The tumultuous uproar of the drunkard, and the wild levity of the libertine, often trouble the repose of the peaceable, and interrupt their slumbers. Can these thoughtless beings ever reflect upon their general disturbance of the peace, or have any respect for the ordinances of God! At the very hour of their heedless noise, and riotous mirth, they are, perhaps, rendering more distracted the last moments of some poor helpless creature that imagines a short repose might ease her agony, or they break the slight repose of some unfortunate person who has long solicited it in vain.

How happy are the true believers, who have passed through the sleep of death to their God! They are released from all the miseries and vexations of a life passed in continual dangers and alarms, and their repose is no longer disturbed by numberless pains and anxieties! Freed from all misery, their souls no more shall be oppressed by grief, nor their joy be exchanged for sorrow and bitterness; but blessed in the Lord, their peace shall be perfect.'


Winter is an Emblem of Life.

DURING the winter days we experience a continued succession of vicissitudes; flakes of snow, showers of rain, clouds and sunshine, storms and calms, quickly follow each other. Scarcely has the snow enveloped nature in its pure veil, when it vanishes from our view; and scarcely does the sun reveal his splendour, when he becomes obscured by the dark clouds. So in the moral world we witness as frequent variations. If, during winter, many days are dark, gloomy, and dull, so also are many of the scenes of life; and as storms and darkness are necessary and conformable to the wise laws of nature, so also adversity will strengthen the mind, and render better the heart of man.

Who can prevent the day from being darkened by clouds, or our happiness from being the sport of contingencies, and at the mercy of other men?
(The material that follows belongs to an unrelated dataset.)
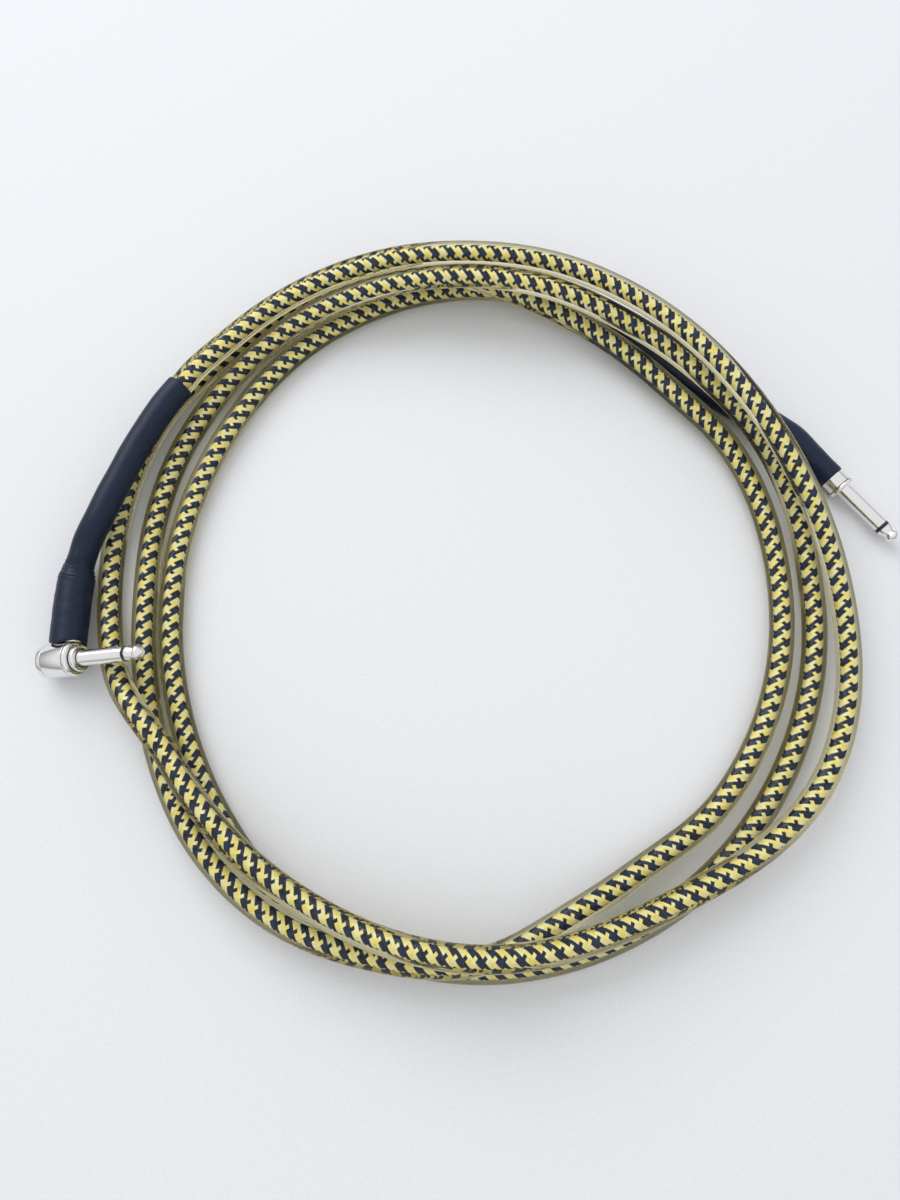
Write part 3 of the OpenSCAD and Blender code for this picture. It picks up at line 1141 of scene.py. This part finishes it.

It is as impossible for our souls to enjoy an uninterrupted calm, as for the

face of the heavens to be continually smooth and serene; and as impossible for our frame to be free from pains and accidents, as for the air to remain always destitute of clouds. Passions which often produce good effects will, likewise, sometimes occasion the most fatal consequences, and may be justly compared to the storms and tempests which perturb the face of nature. And as the winter is a source of fertility to the earth, so the afflictions and hard treatment we sometimes experience may be a means of increasing our wisdom and our virtue. Darkness teaches us how to esteem and value the presence of light, the continued brightness of which would dazzle and fatigue our sight; and a fine serene day never gives us more pleasure than when it is preceded by gloomy and tempestuous weather. Neither should we be so sensible of the blessings of health, if we had not learned its value by painful experience.

We are in general too apt to exaggerate our evils, and magnify our sufferings; the events of the world, and the accidents of life, are rarely so lamentable, as in the gloominess of our thoughts, and the ardency of our imagination, we represent them. We are so blinded by pride, self-love, and affectation, that we consider every little evil that befalls us as of the first consequence; whilst we never think of the many advantages and comforts with which we are favoured, and which far exceed the trifling inconveniences we may suffer. Even what we regard as the greatest evils may be converted to our ultimate gain, if we conform ourselves to the views of Divine Wisdom. Do we not see the snow, the tempests, the winds, and the frost, and all the changes of the season, are the means which God uses to grant us new favours? When the sky has long been lowering, and the clouds gathered thick, when the storm and the tempest have threatened, how soon has light been restored to the heavens, and joy and gladness again smiled on the earth! The heavier the showers are, the sooner the clouds are drained; the more intense the darkness, the greater is the pleasure when the sun restores the day. Adversity only fills up a part of our life, and often when the storm threatens to break over our heads we are going to be relieved from our trouble.